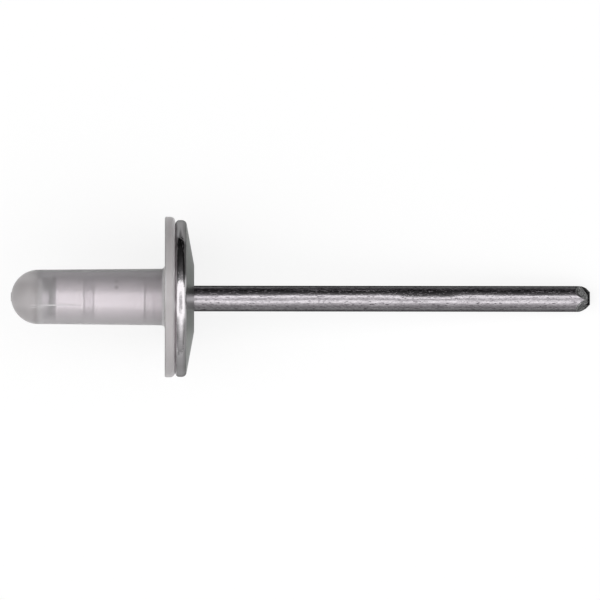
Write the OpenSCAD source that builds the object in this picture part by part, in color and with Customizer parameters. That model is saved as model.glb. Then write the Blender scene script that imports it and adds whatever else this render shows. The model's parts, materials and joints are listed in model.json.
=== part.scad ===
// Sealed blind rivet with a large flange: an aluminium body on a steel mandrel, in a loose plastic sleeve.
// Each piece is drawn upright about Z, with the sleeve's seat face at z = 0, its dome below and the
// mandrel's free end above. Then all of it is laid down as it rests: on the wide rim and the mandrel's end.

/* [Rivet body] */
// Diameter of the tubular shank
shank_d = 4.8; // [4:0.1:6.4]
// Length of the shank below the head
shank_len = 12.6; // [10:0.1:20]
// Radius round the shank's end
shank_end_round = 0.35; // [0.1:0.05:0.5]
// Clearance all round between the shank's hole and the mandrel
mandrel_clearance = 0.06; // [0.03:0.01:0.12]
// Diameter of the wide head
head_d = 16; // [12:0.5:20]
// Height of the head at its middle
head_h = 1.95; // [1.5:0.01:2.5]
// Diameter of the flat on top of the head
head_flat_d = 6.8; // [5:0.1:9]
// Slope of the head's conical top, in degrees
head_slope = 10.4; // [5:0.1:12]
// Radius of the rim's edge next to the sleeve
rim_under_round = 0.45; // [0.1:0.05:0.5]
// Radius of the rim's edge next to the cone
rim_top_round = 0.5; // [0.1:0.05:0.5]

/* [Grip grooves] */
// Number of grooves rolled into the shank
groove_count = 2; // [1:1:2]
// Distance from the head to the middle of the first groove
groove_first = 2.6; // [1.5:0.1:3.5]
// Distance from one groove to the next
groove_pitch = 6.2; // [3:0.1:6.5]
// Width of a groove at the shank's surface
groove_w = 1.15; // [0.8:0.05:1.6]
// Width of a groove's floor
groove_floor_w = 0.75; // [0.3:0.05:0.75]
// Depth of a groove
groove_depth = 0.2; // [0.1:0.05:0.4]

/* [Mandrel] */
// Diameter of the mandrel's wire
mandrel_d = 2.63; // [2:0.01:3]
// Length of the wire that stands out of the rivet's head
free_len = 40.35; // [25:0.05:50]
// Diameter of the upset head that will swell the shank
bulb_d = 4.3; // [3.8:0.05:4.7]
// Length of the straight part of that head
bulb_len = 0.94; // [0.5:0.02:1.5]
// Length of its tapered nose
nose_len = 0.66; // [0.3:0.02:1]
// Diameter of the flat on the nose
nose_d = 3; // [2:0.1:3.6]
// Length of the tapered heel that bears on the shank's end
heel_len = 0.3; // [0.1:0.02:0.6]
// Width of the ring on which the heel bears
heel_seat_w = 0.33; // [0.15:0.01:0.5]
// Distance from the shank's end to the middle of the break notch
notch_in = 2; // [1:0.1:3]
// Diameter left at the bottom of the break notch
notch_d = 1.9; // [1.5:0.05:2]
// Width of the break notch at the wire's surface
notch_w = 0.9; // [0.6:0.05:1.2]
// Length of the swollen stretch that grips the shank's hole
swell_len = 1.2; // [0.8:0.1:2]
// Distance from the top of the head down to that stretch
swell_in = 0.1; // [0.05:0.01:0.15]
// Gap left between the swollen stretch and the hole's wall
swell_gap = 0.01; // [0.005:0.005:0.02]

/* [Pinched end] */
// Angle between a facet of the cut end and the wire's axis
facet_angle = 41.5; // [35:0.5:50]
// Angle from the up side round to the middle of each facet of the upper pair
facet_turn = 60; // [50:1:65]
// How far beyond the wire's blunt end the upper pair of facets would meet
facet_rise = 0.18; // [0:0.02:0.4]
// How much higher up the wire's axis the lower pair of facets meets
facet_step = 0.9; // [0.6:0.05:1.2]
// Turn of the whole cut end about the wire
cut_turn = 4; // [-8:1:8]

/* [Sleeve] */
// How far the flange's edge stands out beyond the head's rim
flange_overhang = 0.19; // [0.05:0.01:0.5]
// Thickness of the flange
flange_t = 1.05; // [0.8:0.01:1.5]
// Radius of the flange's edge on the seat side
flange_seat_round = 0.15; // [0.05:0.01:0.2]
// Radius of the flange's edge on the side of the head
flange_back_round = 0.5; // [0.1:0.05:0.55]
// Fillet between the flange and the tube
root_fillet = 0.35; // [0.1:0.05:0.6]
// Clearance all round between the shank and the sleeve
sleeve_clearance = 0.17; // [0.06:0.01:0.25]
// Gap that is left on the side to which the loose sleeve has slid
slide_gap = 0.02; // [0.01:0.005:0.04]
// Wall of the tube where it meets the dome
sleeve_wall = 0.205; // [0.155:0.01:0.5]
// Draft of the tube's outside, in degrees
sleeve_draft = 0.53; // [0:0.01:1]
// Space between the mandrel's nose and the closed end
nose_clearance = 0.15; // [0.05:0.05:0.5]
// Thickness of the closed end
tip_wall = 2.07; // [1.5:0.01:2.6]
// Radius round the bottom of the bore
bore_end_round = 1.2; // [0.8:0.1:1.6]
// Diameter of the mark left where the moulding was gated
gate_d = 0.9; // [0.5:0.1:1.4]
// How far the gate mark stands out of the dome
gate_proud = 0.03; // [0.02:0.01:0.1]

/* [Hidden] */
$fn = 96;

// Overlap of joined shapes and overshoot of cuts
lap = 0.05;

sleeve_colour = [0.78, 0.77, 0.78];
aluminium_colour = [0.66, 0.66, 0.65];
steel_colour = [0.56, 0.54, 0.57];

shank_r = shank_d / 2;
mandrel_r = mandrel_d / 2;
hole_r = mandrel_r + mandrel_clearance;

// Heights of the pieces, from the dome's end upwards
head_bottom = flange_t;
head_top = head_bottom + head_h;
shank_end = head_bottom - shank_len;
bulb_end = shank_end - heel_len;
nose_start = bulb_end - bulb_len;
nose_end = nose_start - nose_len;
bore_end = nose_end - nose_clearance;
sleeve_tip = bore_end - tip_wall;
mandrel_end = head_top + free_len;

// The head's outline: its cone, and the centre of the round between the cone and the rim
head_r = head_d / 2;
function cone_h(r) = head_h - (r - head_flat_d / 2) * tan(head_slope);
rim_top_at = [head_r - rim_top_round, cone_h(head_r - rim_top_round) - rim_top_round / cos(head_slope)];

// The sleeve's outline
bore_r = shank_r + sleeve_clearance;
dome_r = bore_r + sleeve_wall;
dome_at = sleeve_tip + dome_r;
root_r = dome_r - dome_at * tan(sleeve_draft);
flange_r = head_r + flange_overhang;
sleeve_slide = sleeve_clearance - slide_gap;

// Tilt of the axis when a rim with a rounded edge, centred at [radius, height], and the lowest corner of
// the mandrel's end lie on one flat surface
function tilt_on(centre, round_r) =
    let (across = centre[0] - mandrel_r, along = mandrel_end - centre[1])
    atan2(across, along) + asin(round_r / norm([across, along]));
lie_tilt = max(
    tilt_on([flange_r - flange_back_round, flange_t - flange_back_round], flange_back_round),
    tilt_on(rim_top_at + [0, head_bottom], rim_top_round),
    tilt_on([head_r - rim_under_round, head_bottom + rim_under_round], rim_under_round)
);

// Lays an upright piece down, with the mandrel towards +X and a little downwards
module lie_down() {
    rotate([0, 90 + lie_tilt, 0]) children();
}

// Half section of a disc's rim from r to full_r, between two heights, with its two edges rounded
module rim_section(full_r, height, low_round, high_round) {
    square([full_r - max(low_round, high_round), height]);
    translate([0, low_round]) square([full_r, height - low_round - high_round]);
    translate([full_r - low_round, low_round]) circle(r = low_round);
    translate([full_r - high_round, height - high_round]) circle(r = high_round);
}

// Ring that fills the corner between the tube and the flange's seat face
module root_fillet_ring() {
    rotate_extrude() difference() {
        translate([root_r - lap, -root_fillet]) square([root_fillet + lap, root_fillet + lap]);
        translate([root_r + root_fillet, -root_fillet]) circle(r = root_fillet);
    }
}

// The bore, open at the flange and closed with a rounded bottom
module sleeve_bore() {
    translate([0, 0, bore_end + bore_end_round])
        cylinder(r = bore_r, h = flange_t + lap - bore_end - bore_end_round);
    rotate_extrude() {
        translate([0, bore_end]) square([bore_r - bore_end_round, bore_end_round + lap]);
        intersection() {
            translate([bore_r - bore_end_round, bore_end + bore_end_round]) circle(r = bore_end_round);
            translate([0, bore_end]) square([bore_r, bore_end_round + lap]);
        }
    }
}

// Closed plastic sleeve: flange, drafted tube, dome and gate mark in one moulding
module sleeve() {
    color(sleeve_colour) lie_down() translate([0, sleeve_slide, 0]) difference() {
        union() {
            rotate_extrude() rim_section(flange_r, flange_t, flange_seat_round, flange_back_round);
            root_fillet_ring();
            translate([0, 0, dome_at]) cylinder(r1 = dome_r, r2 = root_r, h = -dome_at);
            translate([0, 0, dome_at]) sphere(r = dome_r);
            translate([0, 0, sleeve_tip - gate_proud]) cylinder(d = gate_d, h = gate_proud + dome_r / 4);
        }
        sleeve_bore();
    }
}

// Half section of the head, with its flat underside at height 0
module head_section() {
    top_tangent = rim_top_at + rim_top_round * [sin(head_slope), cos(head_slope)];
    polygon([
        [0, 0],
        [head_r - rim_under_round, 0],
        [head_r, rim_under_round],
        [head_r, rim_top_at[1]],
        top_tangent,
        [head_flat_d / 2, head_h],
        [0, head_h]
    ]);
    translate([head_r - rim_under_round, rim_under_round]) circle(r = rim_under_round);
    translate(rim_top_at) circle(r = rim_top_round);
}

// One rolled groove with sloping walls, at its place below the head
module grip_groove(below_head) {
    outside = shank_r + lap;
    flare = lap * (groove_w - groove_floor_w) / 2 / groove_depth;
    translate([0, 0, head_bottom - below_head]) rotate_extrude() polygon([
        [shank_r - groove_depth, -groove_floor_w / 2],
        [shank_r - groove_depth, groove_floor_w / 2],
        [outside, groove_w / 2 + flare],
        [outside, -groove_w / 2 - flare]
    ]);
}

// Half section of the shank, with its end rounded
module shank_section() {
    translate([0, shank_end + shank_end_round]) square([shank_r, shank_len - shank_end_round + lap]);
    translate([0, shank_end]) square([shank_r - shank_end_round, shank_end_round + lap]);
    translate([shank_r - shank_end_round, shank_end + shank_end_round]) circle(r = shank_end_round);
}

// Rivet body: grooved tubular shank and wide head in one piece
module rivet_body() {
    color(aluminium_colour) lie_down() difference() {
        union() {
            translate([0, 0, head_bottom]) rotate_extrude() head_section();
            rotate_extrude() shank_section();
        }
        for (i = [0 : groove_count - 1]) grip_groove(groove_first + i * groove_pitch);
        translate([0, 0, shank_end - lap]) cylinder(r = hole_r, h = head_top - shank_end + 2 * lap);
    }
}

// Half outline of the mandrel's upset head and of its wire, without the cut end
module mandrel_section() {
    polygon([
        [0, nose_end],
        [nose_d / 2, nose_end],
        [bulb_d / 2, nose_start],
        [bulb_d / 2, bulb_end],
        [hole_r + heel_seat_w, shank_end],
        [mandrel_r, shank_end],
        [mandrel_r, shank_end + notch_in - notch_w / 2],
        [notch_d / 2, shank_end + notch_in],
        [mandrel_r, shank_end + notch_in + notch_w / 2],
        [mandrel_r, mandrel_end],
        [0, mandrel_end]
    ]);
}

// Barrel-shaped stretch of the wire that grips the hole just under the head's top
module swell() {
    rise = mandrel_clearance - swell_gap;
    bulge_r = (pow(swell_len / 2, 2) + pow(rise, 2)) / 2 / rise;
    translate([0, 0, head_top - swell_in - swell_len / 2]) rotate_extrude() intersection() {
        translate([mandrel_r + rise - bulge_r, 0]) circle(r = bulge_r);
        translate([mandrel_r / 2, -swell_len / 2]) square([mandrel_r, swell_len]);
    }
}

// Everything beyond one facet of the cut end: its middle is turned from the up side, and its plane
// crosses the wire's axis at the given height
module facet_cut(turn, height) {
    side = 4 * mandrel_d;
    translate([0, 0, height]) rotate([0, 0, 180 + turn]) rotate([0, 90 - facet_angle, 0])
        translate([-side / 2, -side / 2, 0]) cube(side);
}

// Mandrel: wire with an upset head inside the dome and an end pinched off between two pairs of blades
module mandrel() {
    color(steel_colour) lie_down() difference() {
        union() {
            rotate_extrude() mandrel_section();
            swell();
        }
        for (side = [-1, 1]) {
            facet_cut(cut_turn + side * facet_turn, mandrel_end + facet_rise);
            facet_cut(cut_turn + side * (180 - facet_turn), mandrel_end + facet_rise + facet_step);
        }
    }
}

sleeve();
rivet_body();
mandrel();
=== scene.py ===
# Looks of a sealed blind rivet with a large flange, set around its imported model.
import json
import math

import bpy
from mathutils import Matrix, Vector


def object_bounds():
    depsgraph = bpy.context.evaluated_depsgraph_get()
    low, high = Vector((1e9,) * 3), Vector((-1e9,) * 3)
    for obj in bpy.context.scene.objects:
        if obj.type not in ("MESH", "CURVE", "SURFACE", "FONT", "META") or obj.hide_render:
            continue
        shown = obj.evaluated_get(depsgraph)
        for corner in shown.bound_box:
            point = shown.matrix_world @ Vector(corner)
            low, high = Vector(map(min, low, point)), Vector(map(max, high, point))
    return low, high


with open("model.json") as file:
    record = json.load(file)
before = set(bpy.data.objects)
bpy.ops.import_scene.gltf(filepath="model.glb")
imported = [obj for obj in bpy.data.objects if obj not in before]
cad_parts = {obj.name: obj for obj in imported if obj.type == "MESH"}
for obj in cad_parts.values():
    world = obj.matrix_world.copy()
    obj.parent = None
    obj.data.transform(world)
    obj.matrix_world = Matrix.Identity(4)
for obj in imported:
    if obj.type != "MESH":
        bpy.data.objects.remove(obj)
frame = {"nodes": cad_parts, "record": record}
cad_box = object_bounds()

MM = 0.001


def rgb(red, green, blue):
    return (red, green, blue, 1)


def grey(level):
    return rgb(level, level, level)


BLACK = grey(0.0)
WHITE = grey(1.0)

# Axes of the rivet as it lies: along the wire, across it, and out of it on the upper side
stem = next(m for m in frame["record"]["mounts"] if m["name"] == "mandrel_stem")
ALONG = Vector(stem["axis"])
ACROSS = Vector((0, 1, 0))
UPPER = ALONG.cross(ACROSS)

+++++

◆ What you are asked to do
Your task is to quote exactly the lines beginning with the one that contains "pairs of blades" and ending with the one that contains "shown = obj.evaluated_get(depsgraph)", with nothing left out or added.

◆ Exercise response
// Mandrel: wire with an upset head inside the dome and an end pinched off between two pairs of blades
module mandrel() {
    color(steel_colour) lie_down() difference() {
        union() {
            rotate_extrude() mandrel_section();
            swell();
        }
        for (side = [-1, 1]) {
            facet_cut(cut_turn + side * facet_turn, mandrel_end + facet_rise);
            facet_cut(cut_turn + side * (180 - facet_turn), mandrel_end + facet_rise + facet_step);
        }
    }
}

sleeve();
rivet_body();
mandrel();
=== scene.py ===
# Looks of a sealed blind rivet with a large flange, set around its imported model.
import json
import math

import bpy
from mathutils import Matrix, Vector


def object_bounds():
    depsgraph = bpy.context.evaluated_depsgraph_get()
    low, high = Vector((1e9,) * 3), Vector((-1e9,) * 3)
    for obj in bpy.context.scene.objects:
        if obj.type not in ("MESH", "CURVE", "SURFACE", "FONT", "META") or obj.hide_render:
            continue
        shown = obj.evaluated_get(depsgraph)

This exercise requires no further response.